Beschäftigungs- und gleichstellungspolitisch erfolgversprechender erscheint dagegen, statt auf die rechnerischen Steuereinnahmen zu verzichten, vermehrt in öffentliche Kinderbetreuung und Pflege zu investieren. In dem Maße, wie das Angebot an solchen Einrichtungen steigt, werden Teilzeitbeschäftigte ihre Arbeitszeiten ausdehnen und in Vollzeit wechseln wollen. Das hierdurch mobilisierbare Arbeitsvolumen dürfte bei Weitem die zu erwartenden Effekte zusätzlicher Überstundenarbeit übertreffen. Im Jahr 2023 arbeitete ein knappes Drittel aller weiblichen Beschäftigten aus familiären Gründen nur Teilzeit. Könnten sie ihre Arbeitszeiten wie gewünscht ausweiten, würden sie zudem ihre Einkommens- und Karriereperspektiven verbessern, das Risiko der Altersarmut senken und zudem die Voraussetzungen für eine gleichmäßigere Verteilung von Erwerbs- und Carearbeit zwischen den Geschlechtern verbessern können. Die Subventionierung von Überstunden zementiert dagegen bestehende Strukturungleichgewichte.

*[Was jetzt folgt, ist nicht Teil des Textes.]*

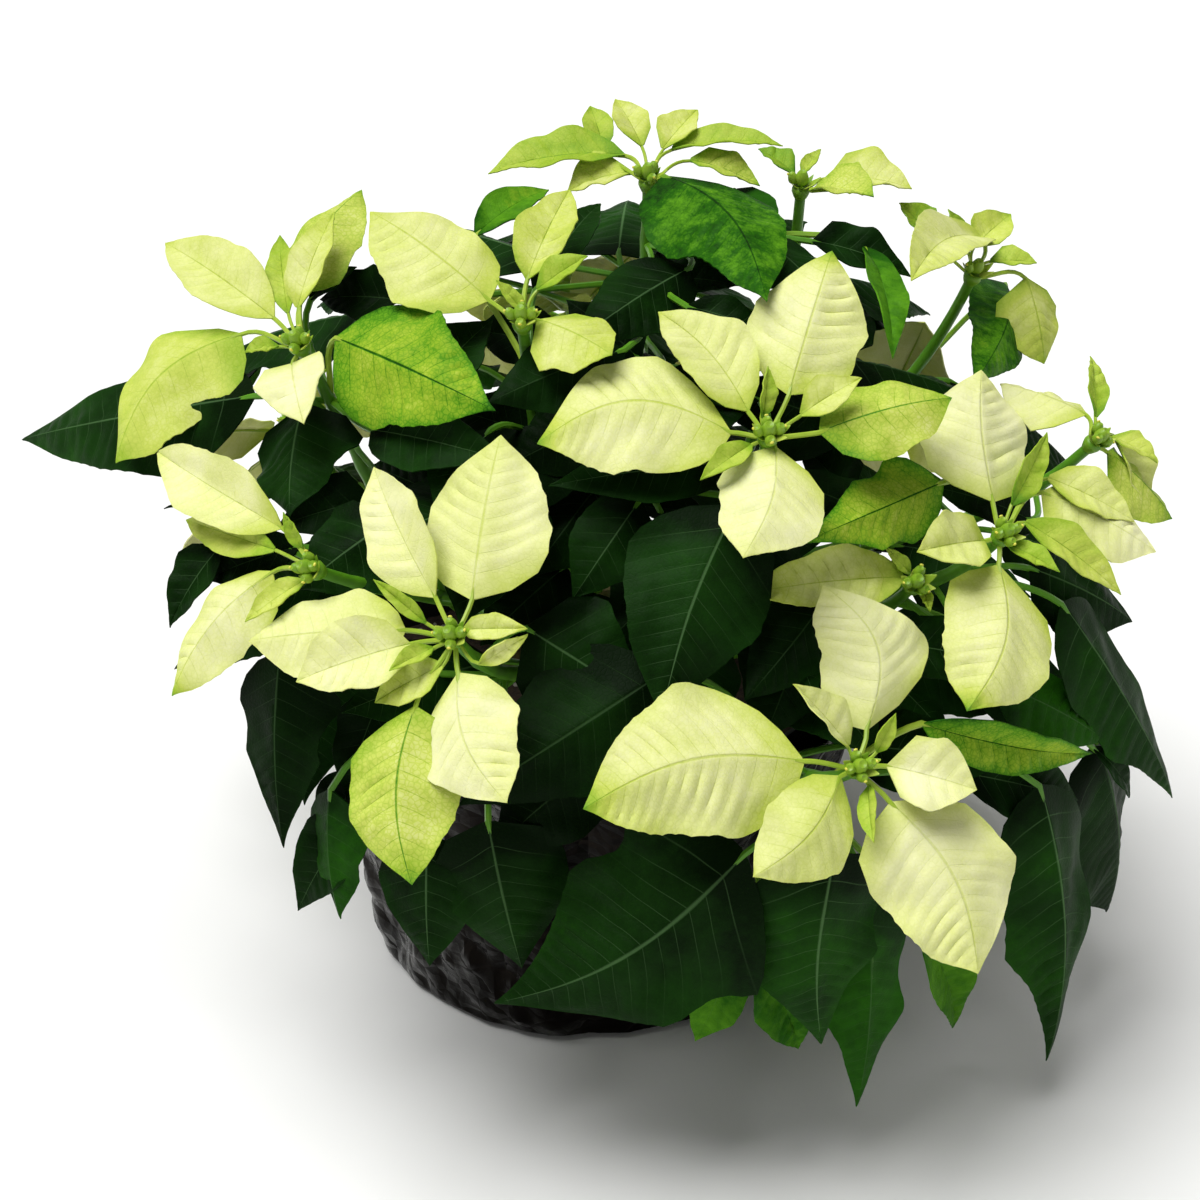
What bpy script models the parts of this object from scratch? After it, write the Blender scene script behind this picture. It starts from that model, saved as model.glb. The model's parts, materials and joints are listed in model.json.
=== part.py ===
"""Cream poinsettia in a nursery pot with a crumpled dark foil wrap.

Blades are laid out as the plant is seen from one viewpoint: each bract or leaf names the
picture points of its base and its tip, and its distance from the viewer follows from the
plane of its bloom or from the dome of the canopy. Lengths are in millimetres until a mesh
is made, and the origin is the centre of the wrap's base on the surface that it stands on.
"""

import math
import random
from typing import NamedTuple

import bmesh
import bpy
import numpy as np
from mathutils import Vector
from mathutils.bvhtree import BVHTree

MM = 0.001

# The viewpoint that the picture points are read from
VIEW_DISTANCE = 950.0
VIEW_ELEVATION = 28.0
VIEW_TARGET = np.array((4.0, 0.0, 137.0))
FIELD_WIDTH = 438.0
PICTURE_SIZE = 1200.0

# The dome that the flower heads lie on
DOME_CENTRE = np.array((9.0, 0.0, 122.0))
DOME_RADII = np.array((203.0, 190.0, 176.0))

# Pot, wrap and soil
GAP = 0.3
TURNED_SIDES = 24
POT_BASE_RADIUS = 70.0
POT_RIM_RADIUS = 90.0
POT_HEIGHT = 116.0
POT_WALL = 1.6
POT_BAND_HEIGHT = 18.0
POT_BAND_DEPTH = 2.0
POT_BAND_STEP = 3.0
POT_FLOOR = 2.5
DRAIN_HOLES = 4
DRAIN_HOLE_RADIUS = 5.0
DRAIN_HOLE_SIDES = 8
DRAIN_CUT = (-3.0, 9.0)
DRAIN_RING_RADIUS = 48.0
SOIL_DEPTH_BELOW_RIM = 14.0
SOIL_CROWN = 3.0
SOIL_CROWN_PART = 0.6
STEM_HOLE_DEPTH = 45.0
STEM_HOLE_ABOVE = 20.0
WRAP_THICKNESS = 1.0
WRAP_PLEATS = 18
WRAP_RINGS = (
    # height, radius, pleat depth, unevenness
    (0.0, 74.0, 0.0, 0.0),
    (3.0, 82.0, 0.6, 1.6),
    (34.0, 86.5, 1.8, 2.4),
    (78.0, 92.5, 1.6, 1.8),
    (104.0, 100.5, 3.0, 2.0),
    (117.0, 106.0, 4.4, 3.0),
)
WRAP_EDGE_WAVE = (4.0, 5, 0.4)
WRAP_EDGE_ZIGZAG = 1.6
WRAP_WAVES = ((3, 0.8, 0.6), (7, 2.1, 0.4))
WRAP_INSET = 1.15
WRAP_FOOT_INSET = 2.0
WRAP_FOOT_STEP = 0.5

# Stems
TRUNK_COUNT = 3
TRUNK_RING_RADIUS = 30.0
TRUNK_FIRST_ANGLE = -80.0
TRUNK_RADIUS = 5.2
TRUNK_TOP_RADIUS = 4.2
TRUNK_SIDES = 10
TRUNK_TOP = 158.0
FIRST_BRANCH_HEIGHT = 112.0
BRANCH_SPACING = 8.0
STEM_RADIUS = 2.7
STEM_TOP_RADIUS = 2.0
STEM_SIDES = 5
STEM_STATIONS = 6
STEM_SLOPE = 0.6
STEM_RISE = 0.75
STEM_PULLS = (0.38, 0.42)
STEM_BENDS = (0, 10, -10, 20, -20, 32, -32)
HUB_RADIUS = 3.6
HUB_HALF_HEIGHT = 2.3
HUB_SIDES = 6
HUB_FOOT_PART = 0.8
BRACT_ROOT_PART = 0.3
HEART_HEIGHT = 5.0
MIDDLE_BUD_RADIUS = 2.9
OUTER_BUD_RADIUS = 2.1
BUD_RING_RADIUS = 2.9
BUD_STRETCH = 1.2
BUD_SIDES = 5
BUD_ENDS = (0.9, 0.5)
BUD_FIRST_TURN = 0.5
BUD_SIDEWAYS = np.array((0.3, 0.2, 1.0))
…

Zweifel sind schließlich angebracht, ob es überhaupt zu dem angedeuteten Szenario kommen wird. Denn über eine Ausweitung der Überstunden entscheiden die Betriebe. Aus deren Sicht ist nicht zu erkennen, welche Vorteile ihnen dieser Schritt bieten könnte. Ohnehin wird die Mehrheit der Überstunden über Arbeitszeitkonten durch entsprechende Freizeit ausgeglichen und bleibt zudem unbezahlt. Das gilt für knapp 54 % der insgesamt im Jahr 2024 geleisteten 1,19 Mrd. Überstunden. In dem Maße, wie für Beschäftigte das Ansparen der Überstunden auf Zeitkonten durch monetäre Anreize unattraktiv wird, werden Betriebe die Überstunden auszahlen müssen – eine für Betriebe teure Zeit-Geld-Metamorphose. Zudem verlieren sie an Flexibilität, um über Nutzung von Zeitkonten flaue Auftragsphasen kostengünstig abzufedern. Alternativ zu teuren Überstunden werden Betriebe auf zusätzliche Einstellungen ausweichen. Beschäftigungspolitisch wäre das der ohnehin sinnvollere Weg. Die Arbeitslosenzahlen würden sinken, Kosten für Arbeitslosen- oder Bürgergeld ebenso.